The Chief Constable unequivocally argues that his ruthless action was for the eventual good of all the force and he seemed confident that the morale of his men and women will suffer no lasting damage.
I wondered whether he truly understands the hurt and humiliation of the police officers concerned, most of whom he accepts may be personally blameless. Yes, he does, and is quite unrepentant.
In matters of corruption he says, it is a perilous exercise to draw the line too low. "It is," he told me "sometimes necessary to take out an entire command structure."
I asked him about that awful word "corruption" with its unavoidable connotations of dark corners, brown envelopes and policemen on the take, because in the current cases there is no suggestion that West Midlands policemen have been involved in such activities.
Indeed, it is the opposite; the allegations are that some Birmingham detectives bent the rules and broke the law to put suspected villains behind bars, not that they took money to look the other way.
I asked him whether, in the murky world of violent crime and compromised morality, he could ever accept that otherwise honest cops sometimes do unlawful things to suspected criminals not for personal gain but out of a misguided sense of public duty?
He paused and then confessed to a split second of surprise at the ready use in newspapers of the word corruption to describe shoddy and lying police work but nonetheless he was firm.
"There can be no distinctions. That argument neither condones nor mitigates what they do." In his book, corruption is a broader issue than a fistful of folded tenners.
Yet, despite some Press reports he is not implacably opposed to elite squads such as the now disbanded and discredited serious crimes squad. But he is exceedingly cautious about them.
"They are often very desirable but if you set up a squad - especially one with an aura - leadership must be of the highest quality. The difference between results you want - achieved properly - and things going badly wrong is only a whisker away."
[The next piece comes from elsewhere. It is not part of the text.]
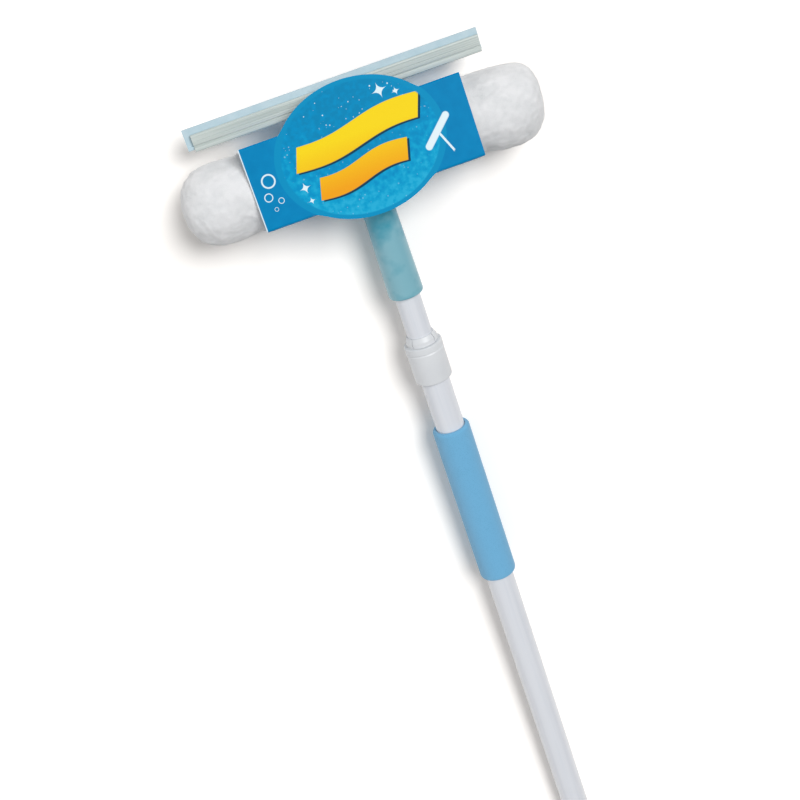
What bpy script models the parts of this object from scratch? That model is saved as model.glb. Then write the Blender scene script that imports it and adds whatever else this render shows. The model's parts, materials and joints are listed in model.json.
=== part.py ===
"""Telescopic window squeegee: a washing roll and a rubber blade on a pole with a twist lock.

The wand is built along its own axes. The roll lies along X with its centre at the origin, the pole runs
down -Y, and the printed card faces +Z. A station is a distance down the pole from the roll's centre. An empty
then lays the wand down, so that the roll's ends and the end cap rest on the ground. Lengths are in metres.
"""

import math

import bmesh
import bpy
from mathutils import Matrix, Vector

# Clearances and cutters
FIT_GAP = 0.0003
CUT_OVERRUN = 0.002
WELD_DISTANCE = 0.00001

# Facets round a turned piece, and along one rounded corner
POLE_STEPS = 48
LOCK_STEPS = 36
ROLL_STEPS = 40
CORE_STEPS = 28
SMALL_STEPS = 20
SCREW_STEPS = 12
CORNER_STEPS = 3
OVAL_STEPS = 30
WRAP_STEPS = 24

# Tubes: the outer one is sized round the inner one
INNER_TUBE_DIAMETER = 0.0190
TUBE_WALL = 0.0006
TUBE_CLEARANCE = 0.0009
TELESCOPE_TRAVEL = 0.430
TUBE_OVERLAP = 0.096
TAIL_CLEARANCE = 0.006
INNER_TUBE_SHOWN = 0.033

# Neck, from the roll's centre to its lower end
NECK_REACH = 0.110
NECK_TOP_WALL = 0.0013
NECK_END_WALL = 0.00315
NECK_END_ROUNDING = 0.001
NECK_SOCKET_STOP = 0.036
YOKE_WIDTH = 0.040
YOKE_START = 0.004
YOKE_END = 0.020
YOKE_THICKNESS = 0.016

# T bar through the roll, its plugs, and the ears and the eye that hold it
T_BAR_DIAMETER = 0.018
T_BAR_WALL = 0.0015
T_BAR_INSET = 0.0185
EAR_WALL = 0.0037
EYE_WIDTH = 0.0154
PLUG_STEM_LENGTH = 0.012
PLUG_RIM_DIAMETER = 0.024
PLUG_RIM_THICKNESS = 0.003
PLUG_RIM_ROUNDING = 0.001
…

At which point the discussion moved to matters of Scotland Yard where he was an Assistant Commissioner. Did his actions this week reflect any London lessons he had learned? Were there any comparisons with Sir Robert Marks?
He said: "You can draw a parallel, although the gist of the problem is different. Mark was an incredibly brave man who took on a corrupt organisation. He adopted a public position and I also have taken a public stance."
But he made it plain he has no fears of endemic corruption within the West Midlands force.
Dear's powerful and unprecedented announcements about the specifics of this case have already debarred him from eventually sitting in disciplinary judgement on any of his men - if it comes to that - but he says his responsibility as a chief constable over-ruled any niceties of established procedure.
"It is a chief's job to be up there with the decisions; he is paid to do it."
He believes passionately in responsible leadership and acknowledges he has staked his personal reputation on an eventual outcome which may or may not support his drastic actions. He is braced for the possible flak.
Geoffrey Dear is one of the country's most talented senior police officers and is quietly tipped as a future commissioner of the Metropolitan Police.
His enemies are already saying that his actions this week are an early bid to establish his credentials for that top job. That he turned a provincial problem into burgeoning crisis merely to demonstrate that he can cope with it.
I went to his beleaguered Birmingham office prepared to test that theory. I came away convinced that personal ambition had no role to play in the dramatic events of the last few days.
Geoffrey Dear did what he did simply because it was the right thing to do and in doing it, set a new benchmark for the future handling of cases such as this.
It has been a sad and painful week for the West Midlands police, especially those tarred with the broad and sometimes unfair brush of corruption. But, in the long run, I believe that they, and Geoffrey Dear, will be the stronger for it.